An odd choice of words for a woman who took a whipping for a paycheck. Isn’t it?”
There must be a word for what her bared shoulders and seductive gaze did to me, but I’d never known such a feeling of excitement-tinged fear and expectation. Was she letting me know her desire? Was I misreading her?
“I don’t know what to say.”
“Then…” she leaned forward and brushed her lips against mine, “Say nothing.”
Such an innocent kiss and yet a shock ran through my chest.
“Gerry?”
“Boz?”
That moment, all was revealed. We laid back on my bunk and she told me of the hurricane that tore her life apart. Her parents didn’t know about her condition until her mother, drunk and careless, safety-pinned a diaper through her hip. There was no cry of pain, but when her father saw blood on the cloth, he lost his temper and beat his wife. From then on, she never stopped drinking and the marriage fell to pieces.

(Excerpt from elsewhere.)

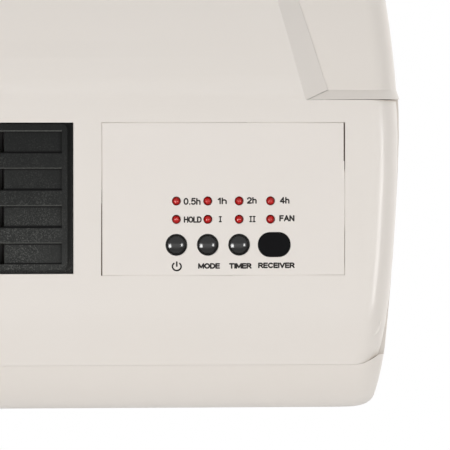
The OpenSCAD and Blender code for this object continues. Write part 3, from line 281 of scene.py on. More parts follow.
# Finishes. Colours are linear; "other" is the tone that the colour drifts to.
finishes = {
    "warmWhiteCover": {"kind": "plastic", "color": (0.780, 0.736, 0.690), "other": (0.768, 0.720, 0.668),
                       "rough": 0.31, "size": 22, "amount": 0.4, "grain": 1500, "depth": 0.000004,
                       "strength": 0.10, "specular": 0.27},
    "warmWhiteHousing": {"kind": "plastic", "color": (0.770, 0.725, 0.677), "other": (0.756, 0.708, 0.654),
                         "rough": 0.32, "size": 18, "amount": 0.4, "grain": 1500, "depth": 0.000004,
                         "strength": 0.12, "specular": 0.27},
    "warmWhitePanel": {"kind": "plastic", "color": (0.785, 0.740, 0.696), "other": (0.775, 0.726, 0.678),
                       "rough": 0.36, "size": 35, "amount": 0.5, "grain": 2600, "depth": 0.000006,
                       "strength": 0.15, "specular": 0.27},
    # for the grille, other is also the tone of its painted shade towards the top, and edge the tone of its
    # painted highlights
    "sparkedBlack": {"kind": "sparked", "color": (0.0260, 0.0270, 0.0255), "other": (0.0030, 0.0036, 0.0034),
                     "speck": (0.120, 0.122, 0.114), "edge": (0.080, 0.082, 0.076), "rough": 0.50,
                     "size": 160, "amount": 0.5, "spread": 70, "speckShine": 0.12, "grain": 2500,
                     "depth": 0.00004, "strength": 0.7, "specular": 0.12, "shadeSpan": (-0.048, -0.092)},
    "windowBlack": {"kind": "plastic", "color": (0.004, 0.004, 0.005), "other": (0.006, 0.005, 0.005),
                    "rough": 0.12, "size": 60, "amount": 0.5, "grain": 3000, "depth": 0.000002,
                    "strength": 0.05, "specular": 0.04},
    "lampRed": {"kind": "lamp", "color": (0.640, 0.010, 0.008), "other": (0.420, 0.005, 0.005),
                "rough": 0.12, "size": 700, "amount": 0.7, "glow": 0.25, "glowReach": (0.002, 0.0003, 0.0003),
                "glowScale": 0.5},
    "buttonBlack": {"kind": "plastic", "color": (0.012, 0.012, 0.012), "other": (0.009, 0.009, 0.009),
                    "rough": 0.13, "size": 90, "amount": 0.5, "grain": 3500, "depth": 0.000004,
                    "strength": 0.08, "specular": 0.42},
    # painted shade: a dark brown for parts of the panel's gap
    "gapShade": {"kind": "plastic", "color": (0.060, 0.032, 0.020), "other": (0.110, 0.068, 0.046),
                "rough": 0.85, "size": 300, "amount": 0.9, "grain": 3000, "depth": 0.00002,
                "strength": 0.3, "specular": 0.2},
    "switchBlack": {"kind": "plastic", "color": (0.020, 0.020, 0.021), "other": (0.032, 0.032, 0.033),
                    "rough": 0.45, "size": 200, "amount": 0.6, "grain": 2500, "depth": 0.00002,
                    "strength": 0.3},
    "solderGreen": {"kind": "board", "color": (0.030, 0.150, 0.050), "other": (0.055, 0.240, 0.085),
                    "rough": 0.30, "tracks": 260, "trackWide": 0.10, "size": 60, "amount": 0.6, "grain": 900,
                    "depth": 0.00001, "strength": 0.15},
    "zincSteel": {"kind": "metal", "color": (0.600, 0.590, 0.560), "other": (0.420, 0.420, 0.410),
                  "rough": 0.32, "along": (1, 1, 1)},
    "relayBlue": {"kind": "plastic", "color": (0.022, 0.085, 0.290), "other": (0.018, 0.070, 0.240),
                  "rough": 0.35, "size": 120, "amount": 0.6, "grain": 2200, "depth": 0.00001,
                  "strength": 0.2},
    "capacitorYellow": {"kind": "plastic", "color": (0.600, 0.360, 0.035), "other": (0.520, 0.300, 0.030),
                        "rough": 0.40, "size": 150, "amount": 0.6, "grain": 1800, "depth": 0.00002,
                        "strength": 0.3},
    "cableGrey": {"kind": "layers", "color": (0.460, 0.450, 0.425), "other": (0.240, 0.235, 0.220),
                  "rough": 0.48, "across": (1, 0, 0), "pitch": 0.00127},
    "terminalWhite": {"kind": "plastic", "color": (0.720, 0.700, 0.650), "other": (0.660, 0.630, 0.570),
                      "rough": 0.40, "size": 110, "amount": 0.6, "grain": 1800, "depth": 0.00001,
                      "strength": 0.2},
    "blackRubber": {"kind": "plastic", "color": (0.018, 0.018, 0.018), "other": (0.034, 0.033, 0.031),
                    "rough": 0.72, "size": 130, "amount": 0.7, "grain": 1600, "depth": 0.00004,
                    "strength": 0.4},
    "wheelGrey": {"kind": "plastic", "color": (0.045, 0.047, 0.050), "other": (0.075, 0.076, 0.078),
                  "rough": 0.50, "size": 140, "amount": 0.7, "grain": 1900, "depth": 0.00003,
                  "strength": 0.35, "dustAndShade": 0.35},
    "groundSteel": {"kind": "metal", "color": (0.560, 0.560, 0.560), "other": (0.400, 0.405, 0.410),
                    "rough": 0.22, "along": (1, 0.03, 0.03)},
    "stackedSteel": {"kind": "layers", "color": (0.230, 0.232, 0.236), "other": (0.060, 0.060, 0.062),
                     "rough": 0.42, "across": (1, 0, 0), "pitch": 0.0005, "metallic": 0.85},
    "copperWinding": {"kind": "layers", "color": (0.480, 0.150, 0.050), "other": (0.130, 0.035, 0.014),
                      "rough": 0.34, "across": (1, 0.15, 0), "pitch": 0.0004, "metallic": 0.3},
    "castAluminium": {"kind": "metal", "color": (0.540, 0.545, 0.550), "other": (0.400, 0.405, 0.410),
                      "rough": 0.42, "along": (1, 1, 1)},
    "sinteredBronze": {"kind": "metal", "color": (0.480, 0.300, 0.140), "other": (0.300, 0.180, 0.080),
                       "rough": 0.46, "along": (1, 1, 1)},
    "ductPlastic": {"kind": "plastic", "color": (0.620, 0.600, 0.550), "other": (0.560, 0.535, 0.480),
                    "rough": 0.48, "size": 40, "amount": 0.7, "grain": 1500, "depth": 0.00002,
                    # the last pair gives the depths over which the duct's front gets painted shade
                    "strength": 0.25, "dustAndShade": 0.5, "outletShade": (-0.085, -0.065)},
    "frameBlack": {"kind": "plastic", "color": (0.012, 0.011, 0.010), "other": (0.022, 0.020, 0.018),
                   "rough": 0.55, "size": 120, "amount": 0.6, "grain": 1900, "depth": 0.00003,
                   "strength": 0.35, "specular": 0.15},
    "finAluminium": {"kind": "metal", "color": (0.640, 0.640, 0.620), "other": (0.480, 0.480, 0.460),
                     "rough": 0.30, "along": (0.05, 1, 1)},
    "terminalBrass": {"kind": "metal", "color": (0.640, 0.450, 0.180), "other": (0.460, 0.300, 0.110),
                      "rough": 0.30, "along": (0.05, 1, 1)},
    "bracketZinc": {"kind": "metal", "color": (0.560, 0.565, 0.570), "other": (0.440, 0.445, 0.450),
                    "rough": 0.36, "along": (0.04, 1, 1)},
    "printInk": {"kind": "plastic", "color": (0.016, 0.014, 0.013), "other": (0.028, 0.024, 0.021),
                 "rough": 0.5, "size": 500, "amount": 0.6, "grain": 4000, "depth": 0.000004,
                 "strength": 0.1, "specular": 0.16},
}
roughDrift = 0.04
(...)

In the aftermath, Gerry’s mother destroyed everything that reminded her of her husband; the belongings, the photographs, the gifts they had given each other, treasured as physical proof of their bond, and held close when loneliness and despair crept in. To her and her daughter, there was no father.
Then Gerry summed up my tornado as told to her by Roland.
“Alcohol and two adults who couldn’t grow together. Looking for someone or something to fill the void when neither could be a parent and their young lover days had passed. I understand. I share a similar sadness, poor boy. But, all things being equal, I care even more about the man who was once that abandoned, disheartened boy. We survived, Boz. Those storms are only memories. They left damage, rubble that we have cleared.”
We looked into each other’s eyes, seeing both the child and the adult in each of us. Siblings, confidants, sharing a love borne of shared emptiness, grief, and self-doubt.
Gerry sat up, refilled our cups and offered me a deal.
“I don’t know how we will eventually feel about being friends in love like this. “Wait and see” seems like the best outlook for now. But, strangely, being lovers seems less personal, less selfless a commitment than where we are at now.”
We slept together that night, just holding each other and feeling completeness. And that was the day I accepted my past and felt the hole in my heart begin to heal.
(silence on tape, then)
Gerry stayed on for most of the next season, before leaving to, as she said, “Get a good look at the land.”
And, with that, I lost her to the world.